Moss Mansion Embraces Its Haunted Past For Halloween

Volunteer actors comprise the cast of the Moss Mansion’s annual Horror Theater, which opens on Friday and continues through Halloween.

The Moss Mansion’s annual labyrinth has been rebuilt this year to be even scarier and more confusing, according to staff. The “Haunted Maze” opens on Friday and continues each weekend through Halloween.

A clown peers through an architectural feature at the Moss Mansion during a previous Halloween. More than 60 volunteers a day make Halloween the scariest time of the year at the mansion.

The Moss Mansion turns into a horror show during Halloween, opening on Friday and continuing each weekend through Oct. 31.

The Moss Mansion, built in 1903, has been rumored for decades to be haunted, fueled in part by the deaths of several members of the Moss family in the home.

Embracing its haunted history, each year staff and volunteers at the historic mansion turn its grounds into a spooky labyrinth and host a horror theater show inside, both of which open Friday.

Jenna Peete, Moss Mansion executive director, said they love taking part in Halloween events. With a small staff of eight, Peete relies on more than 60 volunteers a day to put on a showing of Halloween frights and delights.

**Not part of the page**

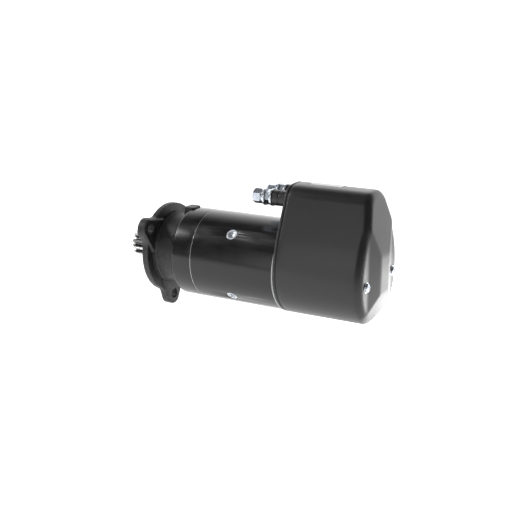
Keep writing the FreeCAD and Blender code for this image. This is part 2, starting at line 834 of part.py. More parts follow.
def label():
    # a thin plate bent over the crown
    crown_z = cover_height - cover_crown_radius
    x0 = mouth_x + label_from_mouth
    plate = ring(x0, x0 + label_length, cover_crown_radius + label_thickness, cover_crown_radius,
                 0, crown_z)
    y0 = label_centre_y - label_width / 2
    window = box(x0, x0 + label_length, y0, y0 + label_width, crown_z, cover_height + over)
    return plate.common(window)


# ---- solenoid and relay -----------------------------------------------------

def solenoid_case():
    tube = ring(shield_back, solenoid_back, solenoid_radius, solenoid_radius - solenoid_wall)
    floor = ring(solenoid_back - solenoid_flange, solenoid_back, solenoid_radius - solenoid_wall / 2,
                 plunger_radius + running + sleeve_wall)
    case = tube.fuse(floor)
    for angle in angles(4, 45.0):
        tab = sector(shield_back, shield_back + tab_thickness, solenoid_radius - solenoid_wall / 2,
                     tab_reach, tab_half_angle)
        hole = cyl(shield_back - over, shield_back + tab_thickness + over, small_screw_radius, 0,
                   tab_screw_circle)
        case = case.fuse(place(tab, angle)).cut(place(hole, angle))
    return case.removeSplitter()


def solenoid_screw():
    seat = shield_back + tab_thickness
    shank = cyl(mouth_x + 1.5, seat + over, small_screw_radius, 0, tab_screw_circle)
    head = cyl(seat, seat + small_screw_head_height, small_screw_head, 0, tab_screw_circle)
    return shank.fuse(head)


def solenoid_core():
    flange = cyl(shield_back, shield_back + solenoid_flange, solenoid_radius - solenoid_wall)
    core = cyl(shield_back, core_back_face, plunger_radius + running)
    bore = cyl(shield_back - over, core_back_face + over, rod_radius + running)
    relief = cyl(shield_back - over, shield_back + 3.0, rear_journal_radius + clear)
    return flange.fuse(core).removeSplitter().cut([bore, relief])


def solenoid_coil():
    return ring(shield_back + solenoid_flange, solenoid_back - solenoid_flange,
                solenoid_radius - solenoid_wall - clear, plunger_radius + running + sleeve_wall)


def guide_sleeve():
    return ring(shield_back + solenoid_flange, solenoid_back,
                plunger_radius + running + sleeve_wall, plunger_radius + running)


def solenoid_plunger():
    plunger = cyl(plunger_front, plunger_back, plunger_radius)
    pocket = cyl(plunger_front - over, plunger_front + spring_pocket_depth, spring_pocket_radius)
    bore = cyl(plunger_front - over, plunger_back - 4.0, rod_radius)
    return plunger.cut([pocket, bore])


def return_spring():
    return coil_spring(core_back_face, plunger_front + spring_pocket_depth, 6.4, 0.8, 8)


def relay_case():
    back = relay_front + relay_length
    tube = ring(relay_front, back, relay_radius, relay_radius - relay_wall, 0, relay_height)
    front = ring(relay_front, relay_front + relay_wall, relay_radius - 1.0,
                 relay_stem_radius + 3.5, 0, relay_height)
    floor = cyl(back - relay_wall, back, relay_radius - 1.0, 0, relay_height)
    return tube.fuse([front, floor]).removeSplitter()


def relay_coil():
    return ring(relay_front + relay_wall, relay_front + relay_length - relay_wall - clear,
                relay_radius - relay_wall - clear, relay_plunger_radius + running, 0, relay_height)


def relay_core():
    return ring(relay_front, relay_front + relay_core_length, relay_plunger_radius,
                relay_stem_radius + running, 0, relay_height)


def relay_plunger():
    front = relay_front + relay_core_length + contact_travel + bolt_clear
    plunger = cyl(front, front + 18.0, relay_plunger_radius, 0, relay_height)
    pocket = cyl(front - over, front + 8.0, 5.0, 0, relay_height)
    bore = cyl(front - over, front + 14.0, relay_stem_radius, 0, relay_height)
    return plunger.cut([pocket, bore])


def relay_spring():
    front = relay_front + relay_core_length
    spring = coil_spring(front, front + contact_travel + bolt_clear + 8.0, 3.9, 0.45, 5)
    spring.translate(V(0, 0, relay_height))
    return spring


def contact_bridge():
    back = bridge_front + bridge_thickness
    bar = box(bridge_front, back, -bridge_half_width, bridge_half_width, stud_height - 6.0,
              stud_height + 6.0)
    web = box(bridge_front, back, -6.0, 6.0, relay_height - 6.0, stud_height)
    stem = cyl(back - over, relay_front + relay_core_length + contact_travel + bolt_clear + 14.0,
               relay_stem_radius, 0, relay_height)
    return bar.fuse([web, stem]).removeSplitter()


def relay_bracket():
    low = relay_height - relay_radius - 3.5
    shelf = box(shield_back, relay_front + relay_length, -10.0, 10.0, low, low + 6.0)
    foot = box(shield_back, shield_back + 3.0, -10.0, 10.0, low, low + 9.0)
    inside = cyl(relay_front, relay_front + relay_length + over, relay_radius, 0, relay_height)
    return shelf.fuse(foot).removeSplitter().cut(inside)


# ---- terminals --------------------------------------------------------------

def terminal_block():
    block = outline_block(shield_back, shield_back + block_thickness, cover_wall + 0.5)
    room = box(shield_back, shield_back + block_thickness, -cover_radius, cover_radius,
               relay_height, cover_height)
    block = block.common(room)
    for y in (-stud_spacing / 2, stud_spacing / 2):
        block = block.cut(cyl(shield_back - over, shield_back + block_thickness + over,
                              stud_radius, y, stud_height))
    return block.cut(cyl(shield_back - over, shield_back + block_thickness + over,
                         control_stud_radius, 0, stud_height))


def at_studs(make):
    return gather([make(y) for y in (-stud_spacing / 2, stud_spacing / 2)])


def stack_stations():
    # stack on each stud, counted forward from the insulator's front face
    insulator_front = mouth_x - insulator_length
    washer_front = insulator_front - plain_washer_thickness
    thin_front = washer_front - thin_nut_thickness
    plain_front = thin_front - plain_washer_thickness
    spring_front = plain_front - spring_washer_thickness
    return insulator_front, washer_front, thin_front, plain_front, spring_front


def terminal_stud(y):
    head_front = stud_back - stud_head_thickness
    stud_tip = stack_stations()[4] - nut_thickness - stud_proud
    stud = cyl(stud_tip + 1.0, head_front + 0.5, stud_radius, y, stud_height)
    tip = Part.makeCone(stud_radius - 1.0, stud_radius, 1.0, V(stud_tip, y, stud_height), V(1, 0, 0))
    head = cyl(head_front, stud_back, stud_head_radius, y, stud_height)
    return stud.fuse([tip, head]).removeSplitter()


def terminal_insulator(y):
    front = stack_stations()[0]
    body = cyl(front, mouth_x, insulator_radius, y, stud_height)
    neck = cyl(mouth_x - over, shield_back, insulator_neck_radius, y, stud_height)
    bore = cyl(front - over, shield_back + over, stud_radius, y, stud_height)
    return body.fuse(neck).removeSplitter().cut(bore)


def terminal_nut(y):
    spring_front = stack_stations()[4]
    nut = hexagon(spring_front - nut_thickness, spring_front, nut_across_flats, y, stud_height)
    return nut.cut(cyl(spring_front - nut_thickness - over, spring_front + over, stud_radius, y,
                       stud_height))


def terminal_thin_nut(y):
    thin_front = stack_stations()[2]
    nut = hexagon(thin_front, thin_front + thin_nut_thickness, nut_across_flats, y, stud_height)
    return nut.cut(cyl(thin_front - over, thin_front + thin_nut_thickness + over, stud_radius, y,
                       stud_height))


def terminal_washers(y):
    insulator_front, washer_front, thin_front, plain_front, spring_front = stack_stations()
    inner = ring(washer_front, insulator_front, plain_washer_radius, stud_radius, y, stud_height)
    outer = ring(plain_front, thin_front, plain_washer_radius, stud_radius, y, stud_height)
    return gather([inner, outer])


def terminal_spring_washer(y):
    spring_front = stack_stations()[4]
    washer = ring(spring_front, spring_front + spring_washer_thickness, nut_across_flats / 2,
                  stud_radius, y, stud_height)
    split = box(spring_front - over, spring_front + spring_washer_thickness + over, y - 0.6, y + 0.6,
                stud_height, stud_height + nut_across_flats)
    return washer.cut(split)


def motor_lead():
    back = stud_back - stud_head_thickness
    y0 = -stud_spacing / 2 - lead_width / 2
    strip = box(back - lead_thickness, back, y0, y0 + lead_width, lead_height, stud_height)
    eye = cyl(back - lead_thickness, back, stud_head_radius, -stud_spacing / 2, stud_height)
    coil_back = pole_middle + pole_length / 2 + coil_overhang
    leg = box(coil_back, back, y0, y0 + lead_width, lead_height, lead_height + lead_thickness)
    hole = cyl(back - lead_thickness - over, back + over, stud_radius, -stud_spacing / 2, stud_height)
    return strip.fuse([eye, leg]).removeSplitter().cut(hole)


def control_stations():
    # insulator, washer and nut front faces
    insulator_front = mouth_x - control_insulator_length
    washer_front = insulator_front - control_washer_thickness
    return insulator_front, washer_front, washer_front - control_nut_thickness


def control_stud():
    tip_x = control_stations()[2] - control_stud_proud
    stud = cyl(tip_x + 0.6, shield_back + block_thickness, control_stud_radius, 0, stud_height)
    tip = Part.makeCone(control_stud_radius - 0.6, control_stud_radius, 0.6, V(tip_x, 0, stud_height),
                        V(1, 0, 0))
    return stud.fuse(tip).removeSplitter()


def control_insulator():
    front = mouth_x - control_insulator_length
    body = cyl(front, mouth_x, control_insulator_radius, 0, stud_height)
    neck = cyl(mouth_x - over, shield_back, control_stud_radius + 1.5, 0, stud_height)
    return body.fuse(neck).removeSplitter().cut(
        cyl(front - over, shield_back + over, control_stud_radius, 0, stud_height))


def control_washer():
    insulator_front, washer_front, nut_front = control_stations()
    return ring(washer_front, insulator_front, 6.0, control_stud_radius, 0, stud_height)


def control_nut():
    insulator_front, washer_front, nut_front = control_stations()
    return hexagon(nut_front, washer_front, control_nut_flats, 0, stud_height).cut(
        cyl(nut_front - over, washer_front + over, control_stud_radius, 0, stud_height))


def round_poles(shape):
    return gather([place(shape, angle) for angle in angles(pole_count, pole_first_angle)])


def two_sides(make):
    return gather([make(-1), make(1)])


bearing_front = -pilot_length + seal_length
bearing_back = bearing_front + bearing_length
bush_radius = front_journal_radius + running
rear_bush_radius = rear_journal_radius + running

save("drive_end_housing", drive_end_housing())
save("pinion_bearing", ring(bearing_front, bearing_back, bearing_outer_radius,
                            pinion_shaft_radius + running))
save("shaft_seal", ring(-pilot_length, bearing_front, bearing_outer_radius,
                        pinion_shaft_radius + bolt_clear))
save("pinion_gear", pinion_gear())
save("pinion_shaft", pinion_shaft())
save("clutch_hub", clutch_hub())
save("clutch_drum", clutch_drum())
save("clutch_plates", clutch_plates())
save("clutch_retaining_ring", clutch_retaining_ring())
save("bearing_plate", bearing_plate())
save("bearing_plate_bush", ring(plate_front, plate_back, bush_radius + bearing_plate_bush_wall,
                                bush_radius))
save("yoke_tube", yoke_tube())
save("pole_shoes", round_poles(pole_shoe()))
save("field_coils", round_poles(field_coil()))
save("pole_screws", round_poles(pole_screw()))
save("armature_shaft", armature_shaft())
save("armature_core", armature_core())
save("armature_winding", armature_winding())
save("commutator", commutator())
save("end_shield", end_shield())
save("rear_bush", ring(mouth_x - shield_hub_length, shield_back, rear_bush_radius + rear_bush_wall,
                       rear_bush_radius))
save("brush_plate", brush_plate())
save("brush_boxes", round_poles(brush_box()))
save("brushes", round_poles(brush()))
save("brush_springs", round_poles(brush_spring()))
save("through_bolts", gather([place(through_bolt(), angle) for angle in (90.0, 270.0)]))
save("cover_gasket", cover_gasket())
save("cover", cover())
save("cover_screws", two_sides(cover_screw))
save("cover_screw_washers", two_sides(cover_screw_washer))
save("label", label())
save("solenoid_case", solenoid_case())
save("solenoid_screws", gather([place(solenoid_screw(), angle) for angle in angles(4, 45.0)]))
save("solenoid_core", solenoid_core())
save("solenoid_coil", solenoid_coil())
save("guide_sleeve", guide_sleeve())
save("solenoid_plunger", solenoid_plunger())
save("engaging_rod", cyl(rod_front, plunger_back - 4.0, rod_radius))
save("return_spring", return_spring())
save("relay_bracket", relay_bracket())
save("relay_case", relay_case())
save("relay_coil", relay_coil())
save("relay_core", relay_core())
save("relay_plunger", relay_plunger())
save("relay_spring", relay_spring())
save("contact_bridge", contact_bridge())
save("terminal_block", terminal_block())
save("terminal_studs", at_studs(terminal_stud))
save("terminal_insulators", at_studs(terminal_insulator))
save("terminal_nuts", at_studs(terminal_nut))
save("terminal_thin_nuts", at_studs(terminal_thin_nut))
save("terminal_washers", at_studs(terminal_washers))
save("terminal_spring_washers", at_studs(terminal_spring_washer))
save("motor_lead", motor_lead())
save("control_stud", control_stud())
save("control_insulator", control_insulator())
save("control_washer", control_washer())
save("control_nut", control_nut())
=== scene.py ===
import bpy
import bmesh
import json
import math
import numpy as np
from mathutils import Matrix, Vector


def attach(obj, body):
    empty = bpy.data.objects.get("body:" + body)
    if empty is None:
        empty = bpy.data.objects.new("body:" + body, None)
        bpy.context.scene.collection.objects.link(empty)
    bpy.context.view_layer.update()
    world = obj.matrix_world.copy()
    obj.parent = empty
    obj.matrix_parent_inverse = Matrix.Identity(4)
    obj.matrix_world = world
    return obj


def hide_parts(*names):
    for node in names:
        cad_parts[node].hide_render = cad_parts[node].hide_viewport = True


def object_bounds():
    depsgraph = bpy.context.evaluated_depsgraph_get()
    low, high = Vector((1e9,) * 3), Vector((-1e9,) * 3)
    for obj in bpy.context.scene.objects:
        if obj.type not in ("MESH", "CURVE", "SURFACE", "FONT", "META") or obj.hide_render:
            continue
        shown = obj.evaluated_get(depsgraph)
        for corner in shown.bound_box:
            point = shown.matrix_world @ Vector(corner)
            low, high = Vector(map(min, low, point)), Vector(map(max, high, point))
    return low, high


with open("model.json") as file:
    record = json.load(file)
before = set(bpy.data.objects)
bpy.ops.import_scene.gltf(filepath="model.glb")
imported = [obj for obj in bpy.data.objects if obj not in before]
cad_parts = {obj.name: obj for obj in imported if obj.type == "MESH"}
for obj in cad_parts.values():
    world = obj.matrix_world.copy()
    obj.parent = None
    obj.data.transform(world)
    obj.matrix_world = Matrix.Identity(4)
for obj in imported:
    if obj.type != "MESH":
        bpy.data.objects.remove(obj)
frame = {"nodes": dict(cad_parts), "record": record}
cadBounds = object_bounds()
nodes = frame["nodes"]
mm = 0.001
print("frame loaded:", len(nodes), "nodes")


# material helpers: each takes a tree and returns a socket
def addNode(tree, kind, **inputs):
    node = tree.nodes.new(kind)
    for key, value in inputs.items():
        node.inputs[key.replace("_", " ")].default_value = value
    return node


def objectCoords(tree):
    return tree.nodes.new("ShaderNodeTexCoord").outputs["Object"]


def noise(tree, sizeMm, detail=3.0, rough=0.5, stretch=None):
    node = addNode(tree, "ShaderNodeTexNoise", Scale=1.0 / (sizeMm * mm), Detail=detail, Roughness=rough)
    coords = objectCoords(tree)
    if stretch:
        mapping = addNode(tree, "ShaderNodeMapping", Scale=stretch)
        tree.links.new(coords, mapping.inputs["Vector"])
        coords = mapping.outputs["Vector"]
    tree.links.new(coords, node.inputs["Vector"])
    return node.outputs["Fac"]


def cells(tree, sizeMm):
    node = addNode(tree, "ShaderNodeTexVoronoi", Scale=1.0 / (sizeMm * mm))
    tree.links.new(objectCoords(tree), node.inputs["Vector"])
    return node.outputs["Distance"]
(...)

“Halloween has become one of the biggest things we do — as big as Christmas,” Peete said. “So many people come to the Moss for the first time for Halloween. It’s exciting to see them engage with the historic house.”

Volunteers work hard at frightening attendees, Peete said. “We get a lot of satisfaction from all of the screams and laughter.” Though she hasn’t experienced paranormal activity within the house, several volunteers have had unusual encounters.

Peete remains an enthusiastic skeptic. “If people ask me about the mansion being haunted, I say it is, and it’s me. If you see a light on late at night, it’s still me, working.”

This year, the labyrinth has been reworked, so the maze is new and full of terrifying inhabitants. The popular “Horror Theater” is back as well, starring patients who have checked into the “Moss Mansion Asylum for the Criminally Insane.” Visitors to the mansion will interact with patients and staff, played by local volunteer actors.

The Horror Theater opens Friday and continues on Saturday with 14-person tours starting at 6:30 p.m. inside the mansion. Shows continue on October 18, 19, 25, 26 and 31. Guests are encouraged to come early and book a tour in advance, as they do sell out. Tickets are available event nights only for $18 per person.

The Haunted Maze also opens Friday and will be open the same dates as the Horror Theater. Tours begin at 7 p.m. on the north lawn. Tickets, for $10, are also only available the night of the event.

Tickets to both, on the same night, are $25. Food, including kettle corn and hot dogs, will be available for purchase.

New to the lineup this year is the Kids’ Edition Labyrinth, held on Halloween and open before dark. Children are invited to enter the maze from 4 p.m. – 6:30 p.m., before the scary things come out. The cost is $2 per person, and children must be accompanied by an adult.

All proceeds benefit the Moss Mansion’s preservation, programs, and mission. The Mansion is currently focused on restoring parts of the home damaged by Montana’s difficult winters.

“There are a lot of recurring themes with a home of this age, and truly, water is one of them,” Peete said. “That’s taken a lot of our focus over the past few years,” including roof repairs and interior water damage. A recent hail storm didn’t wreack as much havoc as it could have, Peete believes, in part to NorthWestern Energy’s recent trimming of the cottonwoods on the grounds. The house lost a couple windows, and the gardens were pelted, but overall, damage was minimal.